Effects of welding parameters on micro-junction structure and fracture behavior of refill friction stir spot welded joints for 2060 aluminum alloys

Abstract

Due to different filling modes of the material in sleeve-affected zone (SAZ), probe-affected zone (PAZ), and thermo-mechanically affected zone (TMAZ), the micro-junction structure is formed at the bottom of the SAZ of the refill FSSW joint for 3.2-mm-thick 2060 aluminum alloys. The plasticized degree of the filling material and refilling time greatly affect the morphologies of micro-junction structure. Thus, the welding defects such as void with different sizes, kissing bond, and crack are easily formed in the micro-junction structure. Besides, the tensile-shear properties are related to the micro-junction structure and bonding strength of the lap interface.

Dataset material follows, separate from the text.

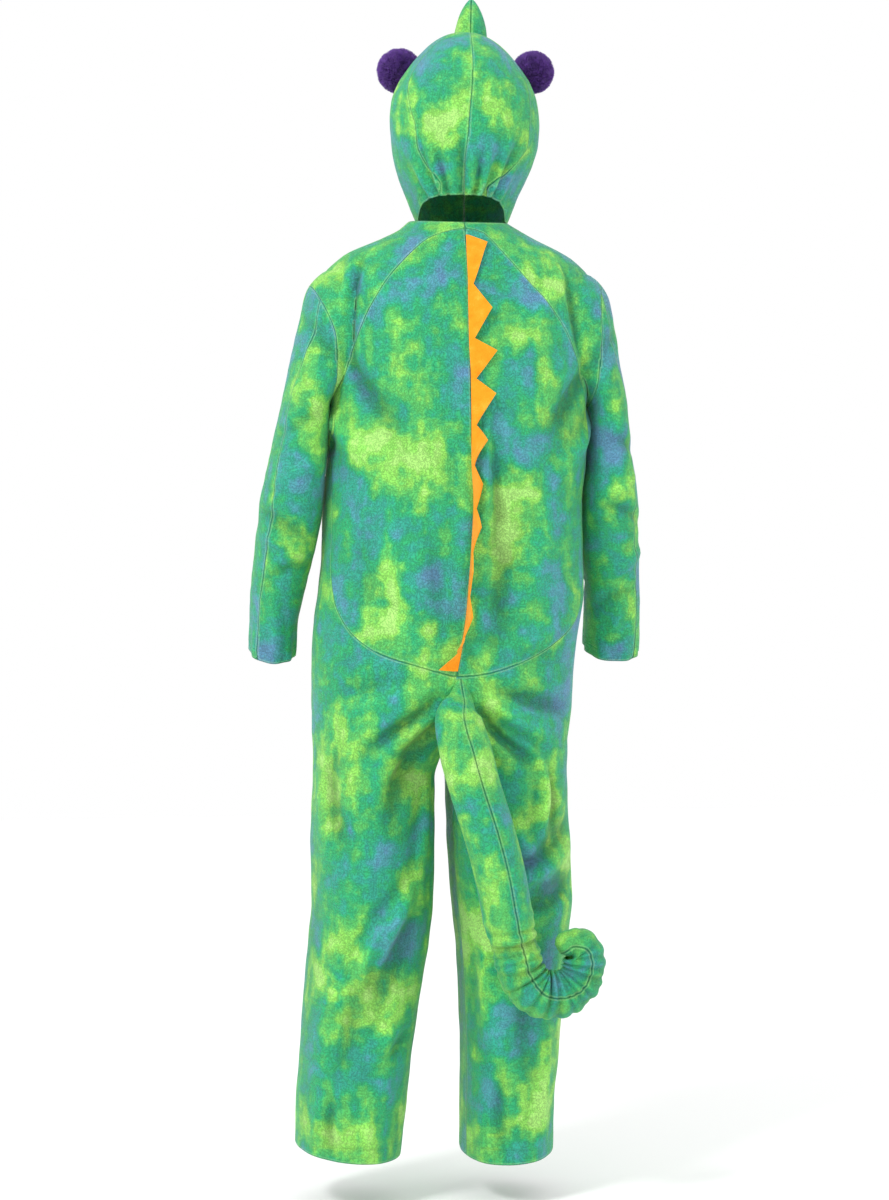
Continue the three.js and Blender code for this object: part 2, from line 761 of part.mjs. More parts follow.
function makeTail(suitSkin) {
  const curve = tailPath();
  const gatherStart = 7 / (tailRows.length - 1);
  const stations = [...steps(0, gatherStart, 12), ...steps(gatherStart, 1, tailGathers * 4), 1];
  const radii = (t) => {
    const place = t * (tailRows.length - 1);
    const i = Math.min(Math.floor(place), tailRows.length - 2);
    return THREE.MathUtils.lerp(tailRows[i].radius, tailRows[i + 1].radius, place - i);
  };
  const seamSide = new THREE.Vector3(-Math.sin(tailSeamTurn), Math.cos(tailSeamTurn), 0);
  const halfRings = (side) =>
    stations.map((t) => {
      const middle = curve.getPoint(t);
      const along = curve.getTangent(t);
      const away = seamSide.clone().addScaledVector(along, -seamSide.dot(along)).normalize();
      const outer = along.clone().cross(away).multiplyScalar(side);
      const gathered = THREE.MathUtils.clamp((t - gatherStart) / 0.06, 0, 1);
      const wave = Math.cos((2 * Math.PI * tailGathers * (t - gatherStart)) / (1 - gatherStart));
      const ring = [];
      for (let k = 0; k <= tailSides / 2; k += 1) {
        const turn = (k / tailSides) * 2 * Math.PI - Math.PI / 2;
        const nearSeam = Math.abs(Math.sin(turn));
        const weight = side > 0 ? 0.3 + 0.42 * nearSeam : 1 - 0.28 * nearSeam;
        const radius = radii(t) * (1 + tailGatherDepth * wave * gathered * weight);
        const point = middle.clone();
        point.addScaledVector(outer, radius * Math.cos(turn) + seam / 2);
        point.addScaledVector(away, radius * Math.sin(turn));
        ring.push(point);
      }
      return ring;
    });
  return [
    pieceOf("tail_outer", loft(halfRings(1)).subtract(suitSkin), plush(plushLight)),
    pieceOf("tail_inner", loft(halfRings(-1)).subtract(suitSkin), plush(plushMid)),
  ];
}

// Hood with its horn and balls
function hoodRings() {
  const levels = [-6, 12, 32, 58, 90, 126, 165, 202, 232, 256, 274, 286];
  return levels.map((z) => hoodRing(z));
}

function faceOutline() {
  return steps(0, 2 * Math.PI, 28).map((turn) => [
    faceHalfWidth * Math.cos(turn),
    faceZ + faceHalfHeight * Math.sin(turn),
  ]);
}

function makeHood(rings, neckSkin) {
  const outer = loft(rings);
  const inner = loft(moved(rings, wall, overrun, -wall));
  const face = prism(faceOutline(), -far, -30, seenFromHoodBack);
  const cloth = outer.subtract(inner).subtract(face).subtract(neckSkin);
  const leftSideOutline = [...hoodCentreSeam, [far, 400], [far, -200]];
  const [left, right] = cut(cloth, leftSideOutline, -far, far, seenFromHoodBack);
  const [leftBack, leftSide] = cut(left, hoodBackSeam, 0, far, seenFromHoodBack);
  const [rightBack, rightSide] = cut(right, hoodBackSeam, 0, far, seenFromHoodBack);
  return [
    pieceOf("hood_back_left", leftBack, plush(plushMid)),
    pieceOf("hood_back_right", rightBack, plush(plushMid)),
    pieceOf("hood_side_left", leftSide, plush(plushLight)),
    pieceOf("hood_side_right", rightSide, plush(plushLight)),
  ];
}

function makeHorn(hoodSkin) {
  const turns = steps(0, 2 * Math.PI, 14);
  const height = hornTipZ - hornFootZ;
  const rings = [...steps(0, 0.9, 5), 0.9, 0.97].map((t) => {
    const radius = hornRadius * Math.pow(1 - Math.pow(t, 2.2), 0.72) + 1;
    const middle = hornAcross + hornLean * t;
    return turns.map((turn) =>
      hoodPoint(
        middle + radius * Math.cos(turn),
        hornForward + radius * Math.sin(turn),
        hornFootZ + height * t
      )
    );
  });
  const horn = loft(rings).subtract(hoodSkin);
  const outline = [
    [hornAcross, 200],
    [far, 200],
    [far, 500],
    [hornAcross + hornLean * 2, 500],
    [hornAcross + hornLean, hornTipZ],
    [hornAcross, hornFootZ],
  ];
  const [left, right] = cut(horn, outline, -far, far, seenFromHoodBack);
  return [pieceOf("horn_left", left, plush(plushLight)), pieceOf("horn_right", right, plush(plushDark))];
}

function makeBall(name, u, z, radius, hoodSkin) {
  const turns = steps(0, 2 * Math.PI, 16);
  const rings = steps(-80, 80, 8).concat(80).map((degrees) => {
    const tilt = THREE.MathUtils.degToRad(degrees);
    return turns.map((turn, j) => {
      const tuft = 1 + 0.035 * Math.cos(11 * turn) * Math.cos(6 * tilt) * (j % 2 === 0 ? 1 : -1);
      const reach = radius * Math.cos(tilt) * tuft;
      return hoodPoint(
        u + reach * Math.cos(turn),
        ballForward + reach * Math.sin(turn),
        z + radius * Math.sin(tilt)
      );
    });
  });
  return pieceOf(name, loft(rings).subtract(hoodSkin), plush(purple));
}

const rings = suitRings();
const leftSkin = halfSolid(rings.left, rings.leftSleeve, -seam, seam);
const rightSkin = halfSolid(rings.right, rings.rightSleeve, -seam, seam);
const suitSkin = leftSkin.add(rightSkin);
const hood = hoodRings();
const hoodSkin = loft(moved(hood, -seam, seam, seam));

const costume = new THREE.Group();
costume.add(...makeSuit(rings));
costume.add(makeCrest());
costume.add(...makeTail(suitSkin));
costume.add(...makeHood(hood, suitSkin));
costume.add(...makeHorn(hoodSkin));
costume.add(makeBall("eye_left", 100, 238, 36, hoodSkin));
costume.add(makeBall("eye_right", -106, 236, 34, hoodSkin));

export default costume;
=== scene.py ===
import math

import bmesh
import bpy
import numpy as np
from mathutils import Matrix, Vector, kdtree


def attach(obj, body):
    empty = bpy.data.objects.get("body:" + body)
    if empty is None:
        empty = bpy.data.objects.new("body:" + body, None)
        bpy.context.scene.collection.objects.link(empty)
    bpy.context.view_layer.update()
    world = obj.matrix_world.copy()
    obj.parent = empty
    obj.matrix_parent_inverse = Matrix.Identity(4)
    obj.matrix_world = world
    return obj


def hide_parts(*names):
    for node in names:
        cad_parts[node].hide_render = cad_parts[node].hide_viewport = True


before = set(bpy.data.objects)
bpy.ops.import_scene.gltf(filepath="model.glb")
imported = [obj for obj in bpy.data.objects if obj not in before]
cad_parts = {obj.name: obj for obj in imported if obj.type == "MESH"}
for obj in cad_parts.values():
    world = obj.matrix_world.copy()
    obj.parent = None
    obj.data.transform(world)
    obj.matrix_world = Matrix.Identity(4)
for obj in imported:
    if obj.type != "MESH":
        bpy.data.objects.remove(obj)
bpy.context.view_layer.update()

# A chameleon costume seen from behind, worn: plush suit, felt crest, stuffed tail, hood, horn and balls.
# Lengths are millimetres until a mesh is made. +X is the wearer's left, +Y the back, +Z up.
mm = 0.001
cloth = {"wall": 2.0, "seam": 0.06, "overrun": 14.0, "grid": 5.0}
far = 700.0  # cutters reach this far past the suit
sideNames = {1: "left", -1: "right"}
print("frame loaded:", len(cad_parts), "nodes")


def named(names, rows):
    return [dict(zip(names, row)) for row in rows]


def makeTable(names, rows):
    ordered = sorted(rows, key=lambda row: row[names.index("z")])
    return {name: np.array([row[i] for row in ordered], float) for i, name in enumerate(names)}


def hermite(t, start, startSlope, end, endSlope):
    # the smooth curve between two points with these slopes, at the shares t
    return (
        (2 * t**3 - 3 * t**2 + 1) * start + (t**3 - 2 * t**2 + t) * startSlope
        + (3 * t**2 - 2 * t**3) * end + (t**3 - t**2) * endSlope
    )


def tableAt(table, z):
    # every column at the heights z, on a smooth curve through the rows
    heights = table["z"]
    spans = np.diff(heights)
    i = np.clip(np.searchsorted(heights, z), 1, len(heights) - 1)
    span = spans[i - 1]
    t = np.clip((z - heights[i - 1]) / span, 0, 1)
    found = {"z": z}
    for name, column in table.items():
        if name == "z":
            continue
        rise = np.diff(column) / spans
        product = rise[:-1] * rise[1:]
        total = rise[:-1] + rise[1:]
        turned = np.where(product > 0, 2 * product / np.where(total == 0, 1, total), 0)
        slope = np.concatenate([rise[:1], turned, rise[-1:]])
        found[name] = hermite(t, column[i - 1], slope[i - 1] * span, column[i], slope[i] * span)
    return found


def bend(value, power):
    # power 2 gives a round outline, more a squarer one
    return np.sign(value) * np.abs(value) ** (2 / power)


def smoothStep(low, high, value):
    t = np.clip((value - low) / (high - low), 0, 1)
    return t * t * (3 - 2 * t)


def evenColumns(points, count, closed=False):
    # each row of points (levels, many, 3) laid out again as count evenly spaced points, with the way along it
    step = np.linalg.norm(np.diff(points, axis=1), axis=2)
    way = np.concatenate([np.zeros((len(points), 1)), np.cumsum(step, axis=1)], axis=1)
    made = np.empty((len(points), count, 3))
    ways = np.empty((len(points), count))
    for i, row in enumerate(points):
        ways[i] = np.linspace(0, way[i, -1], count + (1 if closed else 0))[:count]
        for axis in range(3):
            made[i, :, axis] = np.interp(ways[i], way[i], row[:, axis])
    return made, ways, way[:, -1]


def lengthened(points):
    # one more point at each end of a line, straight on
    return np.concatenate([[2 * points[0] - points[1]], points, [2 * points[-1] - points[-2]]])


def unit(vectors):
    return vectors / np.linalg.norm(vectors, axis=-1, keepdims=True)


def outwardOf(rings):
    # the direction square to the surface at every point of closed rings
    up = np.gradient(rings, axis=0)
    across = np.roll(rings, -1, axis=1) - np.roll(rings, 1, axis=1)
    out = np.cross(across, up)
    out /= np.maximum(np.linalg.norm(out, axis=2, keepdims=True), 1e-9)
    middle = rings.mean(axis=1, keepdims=True)
    turning = np.sign(np.sum(out * (rings - middle)))
    return out * turning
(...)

The increase of the plunge depth or rotation speed within a certain range enhances the flow of material in the stir zone and increases the atomic diffusion capacity of the lap interface, which is beneficial to increasing the tensile-shear load. The maximum tensile-shear load was obtained when the rotation speed of 2500 rpm and the plunge depth of 4 mm are used, and the tensile-shear specimen fractures along the bottom of the SAZ. Other fracture paths are also obtained under different welding parameters combinations, first along the lap interface, and second, not only along the lap interface but along the SAZ bottom.